Фюссли своими художественными заглядываниями вперед подводит нас к самому концу XIX в. И, как кажется, вполне логично. Искусство все время имеет дело, внутри себя, с диалектическим преломлением предшествующего творческого опыта. Разумеется, с точки зрения позитивной, и живопись Фюссли — это всего лишь живопись, хорошая или плохая. Но как бы о том ни думали сами художники или теоретики, поступательное движение искусства не считается с разграниченностью разных искусств, а совершается очень часто вопреки всяким разграничениям. Конечно же, практически живопись Фюссли не переходит ни в какой театр; развитие искусства тем не менее показывает, какие реальные тенденции проходят через живопись Фюссли и управляют ее, невидимыми для «позитивно» ориентированного глаза, превращениями.

Искусство по своей природе диалектично. Превращений, подобных фюсслиевским, в искусстве XIX в. можно наблюдать великое множество. Они не отменяют того, что живопись остается живописью, музыка — музыкой, но не отменяют и многообразных путей внутренней взаимосвязи искусств.

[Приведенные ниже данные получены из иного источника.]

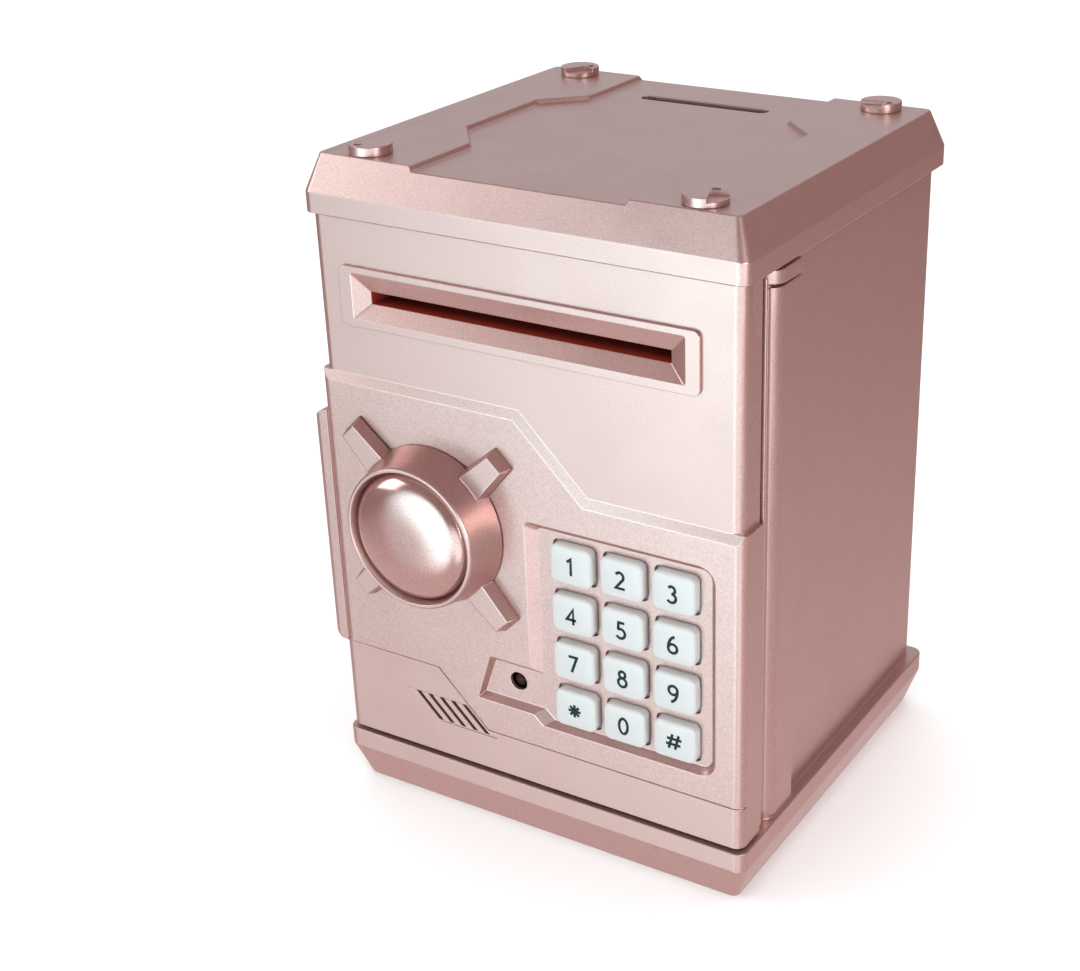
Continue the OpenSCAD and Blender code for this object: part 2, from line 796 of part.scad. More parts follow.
module cover_screws() color(steel)
    for (p = cover_screw_at) translate([p[0], lip_rear + 1.6, p[1]]) rotate([90, 0, 0]) screw(2.6, 1.6, screw_r, 7.6);

// ---- Batteries ----

module battery_door() color(rose) difference() {
    union() {
        block([cell_x - bat_in_w / 2 - bat_wall, bat_open, bat_low - bat_wall],
            [cell_x + bat_in_w / 2 + bat_wall, bat_open + bat_lid_t, bat_high + bat_wall]);
        block([cell_x - bat_in_w / 2 + 0.3, bat_open - 0.6, bat_high - 3],
            [cell_x + bat_in_w / 2 - 0.3, bat_open + eps, bat_high - 0.3]);
        bar_y(cell_x, bat_open, bat_open + bat_lid_t, lid_screw_z, lid_boss_r);
        // Thumb ribs
        for (i = [0:5]) block([cell_x - 14, bat_open + bat_lid_t - eps, bat_low + 4 + 2.4 * i],
            [cell_x + 14, bat_open + bat_lid_t + 0.6, bat_low + 5.2 + 2.4 * i]);
    }
    bar_y(cell_x, -far, 0, lid_screw_z, lid_screw_r + 0.2);
}

module battery_door_screw() color(steel)
    translate([cell_x, bat_open + bat_lid_t + 1.4, lid_screw_z]) rotate([90, 0, 0]) screw(2.6, 1.4, lid_screw_r, 5);

// The middle cell stands the other way up. Each flat end has a spring and each nub a plate.
function flipped(i) = i == 1;

module at_cell(i) {
    half = (bat_high - bat_low) / 2;
    translate([cell_x + (i - 1) * cell_pitch, cell_y, bat_low + half]) rotate([flipped(i) ? 180 : 0, 0, 0])
        translate([0, 0, -half]) children();
}

module cell_at(i) color([0.2, 0.45, 0.25]) at_cell(i) translate([0, 0, spring_room]) {
    cylinder(h = cell_len - nub_h, r = cell_r);
    translate([0, 0, cell_len - nub_h - eps]) cylinder(h = nub_h + eps, r = 2.7);
}

module battery_1() cell_at(0);
module battery_2() cell_at(1);
module battery_3() cell_at(2);

// Cones stand for the wound contact springs
module battery_springs() color(steel)
    for (i = [0:2]) at_cell(i) translate([0, 0, 0.02]) cylinder(h = spring_room - 0.04, r1 = 3.6, r2 = 2.4);

module battery_plates() color(steel)
    for (i = [0:2]) at_cell(i) translate([0, 0, bat_high - bat_low]) {
        translate([-4.5, -5, -0.52]) cube([9, 10, 0.5]);
        translate([0, 0, -plate_room + 0.02]) cylinder(h = plate_room - 0.4, r = 2);
    }

// ---- Solenoid ----

module solenoid_frame() color(steel) difference() {
    union() {
        block([knob_x - sol_hw, lip_rear, coil_low - sol_plate], [knob_x + sol_hw, sol_rear, coil_low]);
        block([knob_x - sol_hw, lip_rear, coil_high], [knob_x + sol_hw, sol_rear, coil_high + sol_plate]);
        block([knob_x - sol_hw, lip_rear, coil_low - sol_plate], [knob_x + sol_hw, lip_rear + 0.8, coil_high + sol_plate]);
    }
    bar_z(knob_x, plunger_y, 0, far, plunger_r + 0.08);
}

module solenoid_coil() color([0.62, 0.3, 0.16]) difference() {
    bar_z(knob_x, plunger_y, coil_low, coil_high, coil_r);
    bar_z(knob_x, plunger_y, 0, far, plunger_r + 0.08);
}

module solenoid_plunger() color(steel) {
    bar_z(knob_x, plunger_y, coil_low - sol_plate + 0.4, plunger_tip, plunger_r);
    bar_z(knob_x, plunger_y, collar_z, collar_z + 1.2, 3.6);
}

module plunger_spring() color(steel) difference() {
    bar_z(knob_x, plunger_y, coil_high + sol_plate + 0.05, collar_z - 0.05, 3.2);
    bar_z(knob_x, plunger_y, 0, far, 2.6);
}

// ---- Knob and latch ----

module knob_arm() {
    hull() {
        along_y(arm_front, arm_front + eps) polygon([[10, -4.6], [arm_r - 1.2, -2.7], [arm_r - 1.2, 2.7], [10, 4.6]]);
        along_y(knob_foot - eps, knob_foot) polygon([[10, -5.8], [arm_r, -3.6], [arm_r, 3.6], [10, 5.8]]);
    }
}

module knob_body() color(rose) {
    about_y(knob_x, knob_z) polygon([[0, dome_seat], [dome_r + 0.1, dome_seat], [knob_r - knob_rim_w, knob_front],
        [knob_r - 0.4, knob_front], [knob_r, knob_front + 0.6], [knob_r + 0.9, -66], [knob_foot_r, knob_foot],
        [spindle_r, knob_foot], [spindle_r, spindle_end], [0, spindle_end]]);
    for (a = [45:90:315]) translate([knob_x, 0, knob_z]) rotate([0, a, 0]) knob_arm();
    difference() {
        bar_y(knob_x, spindle_end - eps, cam_rear - 0.2, knob_z, drive_r);
        bar_y(knob_x, spindle_end - 1, 0, knob_z, 0.9);
    }
}

module knob_dome() color(rose_light)
    about_y(knob_x, knob_z) polygon(concat([[0, dome_seat], [dome_r, dome_seat]],
        [for (a = [0:10:90])
            [dome_r * pow(cos(a), dome_fullness), dome_seat + 0.02 - (dome_seat - dome_top) * sin(a)]]));

module latch_cam() color(steel) difference() {
    union() {
        bar_y(knob_x, cam_front, cam_rear, knob_z, cam_r);
        along_y(cam_front, cam_rear) translate([knob_x, knob_z]) {
            area(-latch_w / 2, 0, latch_w / 2, latch_len - latch_w / 2);
            translate([0, latch_len - latch_w / 2]) circle(latch_w / 2);
        }
    }
    bar_y(knob_x, -far, far, knob_z, drive_r + pin_fit);
    block([knob_x - cam_r - 1, cam_front - 1, knob_z - 2.4], [knob_x - cam_r + 3, cam_rear + 1, knob_z + 2.4]);
}

module cam_screw() color(steel)
    translate([knob_x, cam_rear + 1.4, knob_z]) rotate([90, 0, 0]) screw(4.4, 1.4, 0.88, 2.4);

// ---- Note feeder ----

module feed_frame() color(dark) difference() {
    union() {
        along_x(feed_left, feed_left + feed_plate) area(feed_front, feed_low, feed_rear, feed_top);
        along_x(feed_right, feed_right + feed_plate) area(feed_front, motor_z - 9, feed_rear, feed_top);
        for (s = [-1, 1])
            block([feed_left + 1, feed_front + 0.4, note_z + s * (guide_half + guide_t / 2) - guide_t / 2],
                [feed_right + 1, feed_rear, note_z + s * (guide_half + guide_t / 2) + guide_t / 2]);
        block([feed_left + 1, feed_front, feed_top - 1.6], [feed_right + 1, feed_front + 5, feed_top]);
    }
    // Windows for the rollers and the idlers
    for (x = roller_at) block([x - roller_w / 2 - 1, roller_y - 8, note_z - 6], [x + roller_w / 2 + 1, roller_y + 8, note_z + 6]);
    bar_x(-far, far, roller_y, roller_z, shaft_r + run_gap);
    bar_x(-far, far, roller_y, idler_z, idler_shaft_r + run_gap);
    bar_x(0, far, roller_y, arbor_z, arbor_r);
    bar_x(0, far, roller_y, motor_z, 3.1);
}

module note_sensor() color([0.08, 0.08, 0.1])
    block([-16, feed_front + 0.5, note_z + guide_half + guide_t], [-8, feed_front + 6.5, note_z + guide_half + guide_t + 5]);

module roller_shaft() color(steel) bar_x(feed_left - 0.6, gear_a[1] + 0.2, roller_y, roller_z, shaft_r);

module feed_rollers() color([0.2, 0.2, 0.21])
    for (x = roller_at) difference() {
        bar_x(x - roller_w / 2, x + roller_w / 2, roller_y, roller_z, roller_r);
        bar_x(x - roller_w, x + roller_w, roller_y, roller_z, shaft_r);
    }

module idler_shaft() color(steel) bar_x(feed_left - 0.6, feed_right + feed_plate + 0.2, roller_y, idler_z, idler_shaft_r);

module idler_wheels() color(white)
    for (x = roller_at) difference() {
        bar_x(x - roller_w / 2 + 0.5, x + roller_w / 2 - 0.5, roller_y, idler_z, idler_r);
        bar_x(x - roller_w, x + roller_w, roller_y, idler_z, idler_shaft_r);
    }

// A gear across the X axis, with a tooth turned to the angle start from +Y towards +Z
module gear_at(z, x, teeth, start, bore) {
    translate([x[0], roller_y, z]) rotate([90, 0, 90]) linear_extrude(x[1] - x[0]) difference() {
        rotate(start) gear_outline(teeth);
        circle(bore);
    }
}

module drive_gear() color(white) gear_at(roller_z, gear_a, drive_teeth, -90, shaft_r);

module compound_gear() color(white) {
    gear_at(arbor_z, [gear_a[0], gear_b[0] + eps], small_teeth, 90 + 180 / small_teeth, arbor_r + run_gap);
    gear_at(arbor_z, gear_b, big_teeth, -90, arbor_r + run_gap);
}

module motor_pinion() color(brass_c) gear_at(motor_z, gear_b, pinion_teeth, 90 + 180 / pinion_teeth, 1);

module motor_shaft() color(steel) bar_x(feed_right - 4, gear_b[1], roller_y, motor_z, 1);

module gear_arbor() color(steel) bar_x(feed_right, gear_b[1] + 0.2, roller_y, arbor_z, arbor_r);

module feed_motor() color(steel) difference() {
    union() {
        along_x(feed_right - motor_len, feed_right) intersection() {
            translate([roller_y, motor_z]) circle(motor_w / 2);
            area(roller_y - motor_w, motor_z - motor_t / 2, roller_y + motor_w, motor_z + motor_t / 2);
        }
        bar_x(feed_right - eps, feed_right + feed_plate, roller_y, motor_z, 3);
        bar_x(feed_right - motor_len - 1.6, feed_right - motor_len + eps, roller_y, motor_z, 4.5);
    }
    bar_x(feed_right - 4.2, far, roller_y, motor_z, 1 + run_gap);
}

// ---- Assembly ----

case_shell();
floor_plate();
floor_screws();
top_cap();
bolt_covers();
cap_screws();
post_cap();
hinge_pins();
door_shell();
note_bezel();
back_cover();
cover_screws();
keypad_mat();
circuit_board();
control_chip();
status_led();
board_screws();
speaker();
battery_door();
battery_door_screw();
battery_1();
battery_2();
battery_3();
battery_springs();
battery_plates();
solenoid_frame();
solenoid_coil();
solenoid_plunger();
plunger_spring();
knob_body();
knob_dome();
latch_cam();
cam_screw();
feed_frame();
note_sensor();
feed_motor();
gear_arbor();
motor_shaft();
motor_pinion();
compound_gear();
drive_gear();
roller_shaft();
feed_rollers();
idler_shaft();
idler_wheels();
for (i = [0:11]) key_at(i);
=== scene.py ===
"""Looks of a toy cash machine savings bank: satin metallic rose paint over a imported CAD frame."""

import json
import math

import bmesh
import bpy
from mathutils import Matrix, Vector


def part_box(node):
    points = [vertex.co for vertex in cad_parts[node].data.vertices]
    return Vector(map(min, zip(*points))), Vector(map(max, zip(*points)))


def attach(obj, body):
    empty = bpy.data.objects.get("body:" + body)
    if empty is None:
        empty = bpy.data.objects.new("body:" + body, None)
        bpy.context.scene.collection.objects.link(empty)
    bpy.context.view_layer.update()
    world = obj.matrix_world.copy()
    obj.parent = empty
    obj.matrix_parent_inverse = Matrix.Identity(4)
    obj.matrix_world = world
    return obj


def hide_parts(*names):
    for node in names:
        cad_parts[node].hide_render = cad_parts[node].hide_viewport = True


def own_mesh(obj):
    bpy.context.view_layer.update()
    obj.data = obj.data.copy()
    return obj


MM = 0.001
WELD = 0.004 * MM
FLAT_ANGLE = math.radians(0.6)
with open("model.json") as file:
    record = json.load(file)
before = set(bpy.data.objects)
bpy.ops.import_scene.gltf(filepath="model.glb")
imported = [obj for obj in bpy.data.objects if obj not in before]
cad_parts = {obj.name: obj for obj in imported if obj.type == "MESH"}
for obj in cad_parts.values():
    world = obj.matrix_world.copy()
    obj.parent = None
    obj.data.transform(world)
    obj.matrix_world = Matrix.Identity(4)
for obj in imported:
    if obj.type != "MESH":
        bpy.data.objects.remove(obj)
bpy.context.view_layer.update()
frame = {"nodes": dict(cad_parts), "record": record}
RECORD = frame["record"]
BODY_OF = {n: body for body, names in RECORD["behaviour"]["bodies"].items() for n in names}
SLOT_OF = {s["node"]: s["material_slot"] for s in RECORD["subparts"]}


# ---- Node materials ----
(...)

Опыт искусства XIX в. (и искусства позднейшего времени) показывает нам теперь, что сама главная тема «Лаокоона», как формулировал ее Лессинг, была слишком общей и в этом смысле даже «неверной». Мы бы теперь смысл лессинговского подзаголовка в этом сочинении выразили, пожалуй, более длинно и не столь четко, примерно так: «О том, как разграничивать живопись и поэзию с тем, чтобы скорее подорвать риторическую систему искусств». Подобное заглавие, конечно, никак не могло бы устроить Лессинга. Нельзя, наконец, забывать и о том, что разрушение риторической системы искусств (о том, что это была не просто система искусств, а нечто несравненно более широкое и всеобъемлющее, уже было нами сказано выше) открыло перед искусствами немыслимые прежде возможности для творческого подъема, художественного разнообразия и тематической широты, но открыло также и небывалые прежде возможности для падения — идейного и морального[1174]. Искусство, привязанное к морально-риторической норме, скованное такой нормой, в какой-то степени усреднялось, тяготело к однообразию. Нужно было обладать исключительными дарованиями, чтобы вырваться из этой системы усредненности и создать художественный шедевр. Живописцам это давалось легче, труднее — литераторам.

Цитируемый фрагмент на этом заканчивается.